▶ What is asked: Identify the lines containing the word "JSON". Copy each one.

▶ Dataset records:
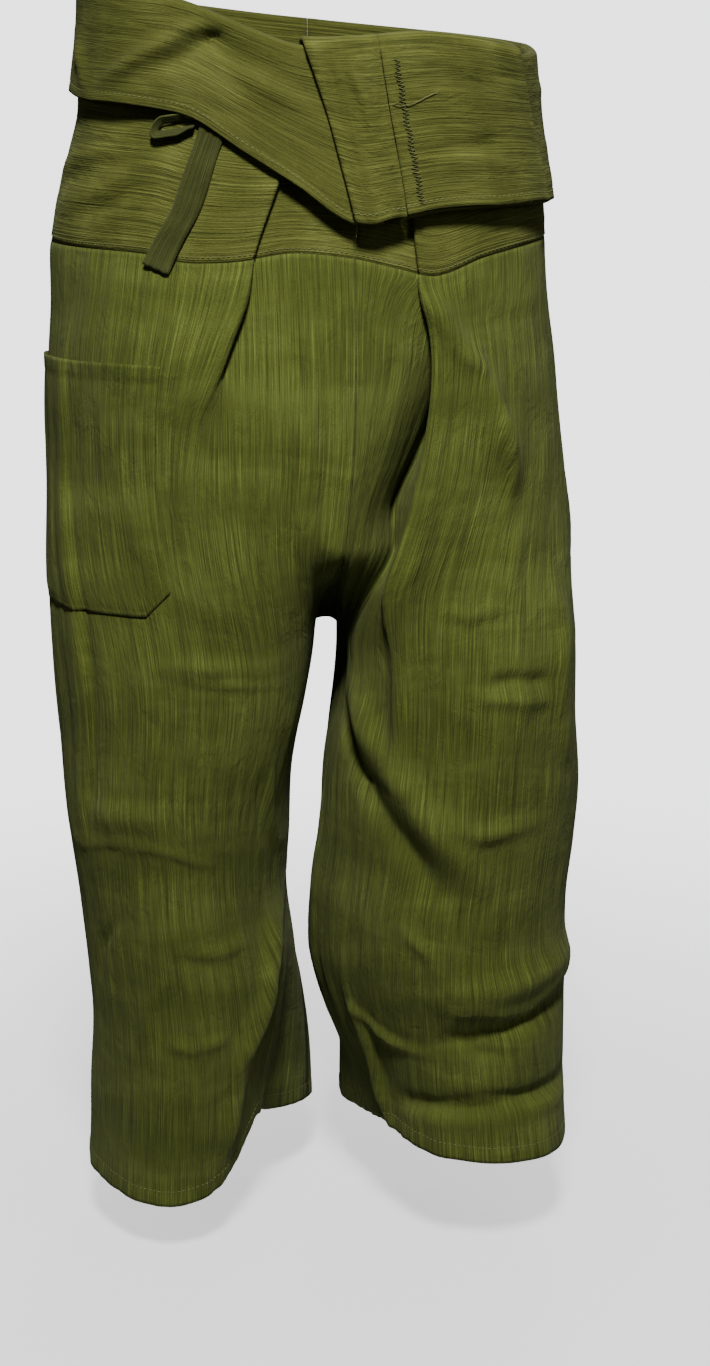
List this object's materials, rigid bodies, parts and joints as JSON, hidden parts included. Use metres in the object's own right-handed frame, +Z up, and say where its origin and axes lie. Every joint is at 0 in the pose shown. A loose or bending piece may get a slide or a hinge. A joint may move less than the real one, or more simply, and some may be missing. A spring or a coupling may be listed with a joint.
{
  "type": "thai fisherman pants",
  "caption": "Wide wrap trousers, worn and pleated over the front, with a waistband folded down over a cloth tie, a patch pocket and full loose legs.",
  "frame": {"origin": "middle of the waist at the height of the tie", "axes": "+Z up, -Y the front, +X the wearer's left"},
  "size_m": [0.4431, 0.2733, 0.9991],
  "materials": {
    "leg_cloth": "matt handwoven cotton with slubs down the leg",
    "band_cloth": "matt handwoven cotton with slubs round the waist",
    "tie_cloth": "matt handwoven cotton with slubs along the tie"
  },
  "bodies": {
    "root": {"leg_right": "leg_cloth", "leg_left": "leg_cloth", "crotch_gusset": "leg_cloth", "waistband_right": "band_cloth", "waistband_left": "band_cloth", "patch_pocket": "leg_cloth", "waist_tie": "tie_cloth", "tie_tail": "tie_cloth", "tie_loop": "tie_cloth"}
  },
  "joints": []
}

==

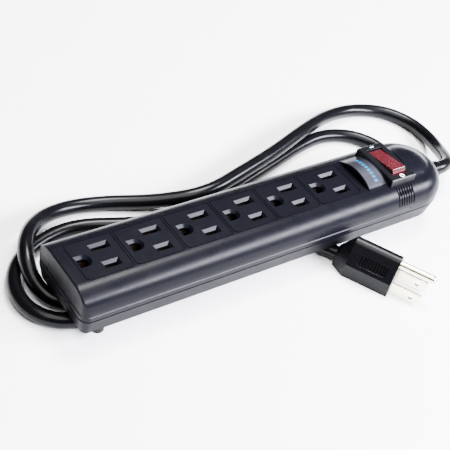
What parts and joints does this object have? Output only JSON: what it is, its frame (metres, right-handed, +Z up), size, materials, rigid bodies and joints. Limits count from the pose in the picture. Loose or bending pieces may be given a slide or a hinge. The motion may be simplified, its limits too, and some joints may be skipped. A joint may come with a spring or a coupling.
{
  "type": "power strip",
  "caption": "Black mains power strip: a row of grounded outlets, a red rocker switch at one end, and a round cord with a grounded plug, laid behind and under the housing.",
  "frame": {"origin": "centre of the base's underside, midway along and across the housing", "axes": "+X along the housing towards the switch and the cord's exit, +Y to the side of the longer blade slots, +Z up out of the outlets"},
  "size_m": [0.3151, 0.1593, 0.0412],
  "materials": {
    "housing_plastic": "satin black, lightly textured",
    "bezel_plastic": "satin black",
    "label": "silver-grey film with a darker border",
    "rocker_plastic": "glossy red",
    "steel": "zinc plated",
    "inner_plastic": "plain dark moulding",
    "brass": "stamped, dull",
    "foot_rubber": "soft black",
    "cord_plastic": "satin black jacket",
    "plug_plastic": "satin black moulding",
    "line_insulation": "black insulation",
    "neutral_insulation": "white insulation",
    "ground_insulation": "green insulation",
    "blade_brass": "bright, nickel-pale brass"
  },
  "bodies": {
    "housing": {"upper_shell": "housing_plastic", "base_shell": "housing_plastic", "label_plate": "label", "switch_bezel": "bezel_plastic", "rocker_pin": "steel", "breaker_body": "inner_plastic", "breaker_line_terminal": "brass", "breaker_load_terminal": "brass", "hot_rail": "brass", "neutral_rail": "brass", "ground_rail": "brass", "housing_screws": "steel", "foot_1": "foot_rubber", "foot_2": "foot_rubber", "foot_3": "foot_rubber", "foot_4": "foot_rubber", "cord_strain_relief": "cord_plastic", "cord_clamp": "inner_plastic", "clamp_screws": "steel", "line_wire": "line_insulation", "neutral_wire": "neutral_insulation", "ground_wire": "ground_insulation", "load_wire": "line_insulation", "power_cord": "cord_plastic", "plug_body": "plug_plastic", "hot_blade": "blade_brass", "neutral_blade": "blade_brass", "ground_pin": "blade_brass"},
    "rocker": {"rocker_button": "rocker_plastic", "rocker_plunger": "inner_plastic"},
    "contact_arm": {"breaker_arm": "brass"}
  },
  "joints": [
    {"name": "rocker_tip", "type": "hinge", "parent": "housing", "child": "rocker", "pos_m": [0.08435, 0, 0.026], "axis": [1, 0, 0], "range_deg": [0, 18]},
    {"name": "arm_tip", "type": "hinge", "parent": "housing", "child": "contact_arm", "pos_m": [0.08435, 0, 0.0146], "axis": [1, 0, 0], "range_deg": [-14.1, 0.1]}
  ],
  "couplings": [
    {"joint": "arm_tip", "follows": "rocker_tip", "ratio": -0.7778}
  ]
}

▶ The output:
List this object's materials, rigid bodies, parts and joints as JSON, hidden parts included. Use metres in the object's own right-handed frame, +Z up, and say where its origin and axes lie. Every joint is at 0 in the pose shown. A loose or bending piece may get a slide or a hinge. A joint may move less than the real one, or more simply, and some may be missing. A spring or a coupling may be listed with a joint.
What parts and joints does this object have? Output only JSON: what it is, its frame (metres, right-handed, +Z up), size, materials, rigid bodies and joints. Limits count from the pose in the picture. Loose or bending pieces may be given a slide or a hinge. The motion may be simplified, its limits too, and some joints may be skipped. A joint may come with a spring or a coupling.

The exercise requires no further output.